In the past two weeks, the team has begun elaborating on our design and performing a technical analysis. A major change has been changing the single large rod in the spherical wheel to several smaller rods spaced evenly about the surface of the ball.
The team has determined a number of calculations will need to be performed to ensure our design meets our own metrics. The first set is a kinematic analysis to ensure the ball drive will function correctly while navigating inclines and small obstacles. Secondly, a number of CAD studies will be conducted to determine the load carrying capacity of the ball drive and the weight of the ball drive itself. Third, research will be performed on magnetic Halbach arrays to determine how to arrange the magnets on our design for optimal magnetic coupling. Finally, a bill of materials will be assembled and a final cost of the ball drive will be determined.
At the start of our project, the team performed some background research into existing products and potential issues, in order to inform our design process. We found that while spherical ball drives have existed as early as the 1950's, the idea was largely ignored due to poor performance. Simultaneously, the team developed a set of product needs and corresponding metrics for our design to meet. These metrics defined the size of the ball drive, the load carrying capacity, ease of manufacturing, cost, and operational performance.

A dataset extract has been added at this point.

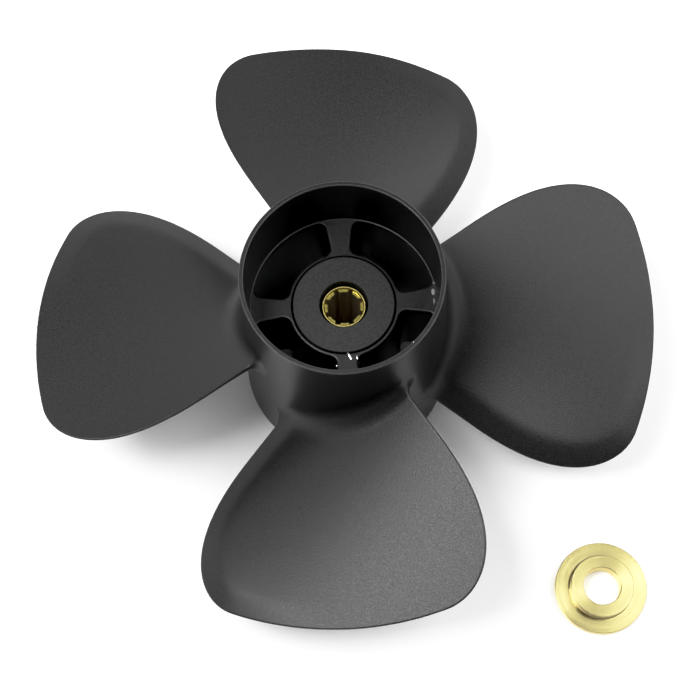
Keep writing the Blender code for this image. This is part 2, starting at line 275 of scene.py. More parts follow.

With this background material, the team began generating design concepts for the three subsystems of the ball drive: the drive system, the spherical wheel, and the internal structure. These subconcepts were then combined into several design concepts. Several design concepts were screened out based on our metrics, and we were left with three finalist concepts: the Twist & Lock, the Bottom Omni-Wheel, and the Induced Omni-Wheel. Finally, the finalist designs were more precisely scored against our metrics, and the Induced Omni-Wheel design was selected.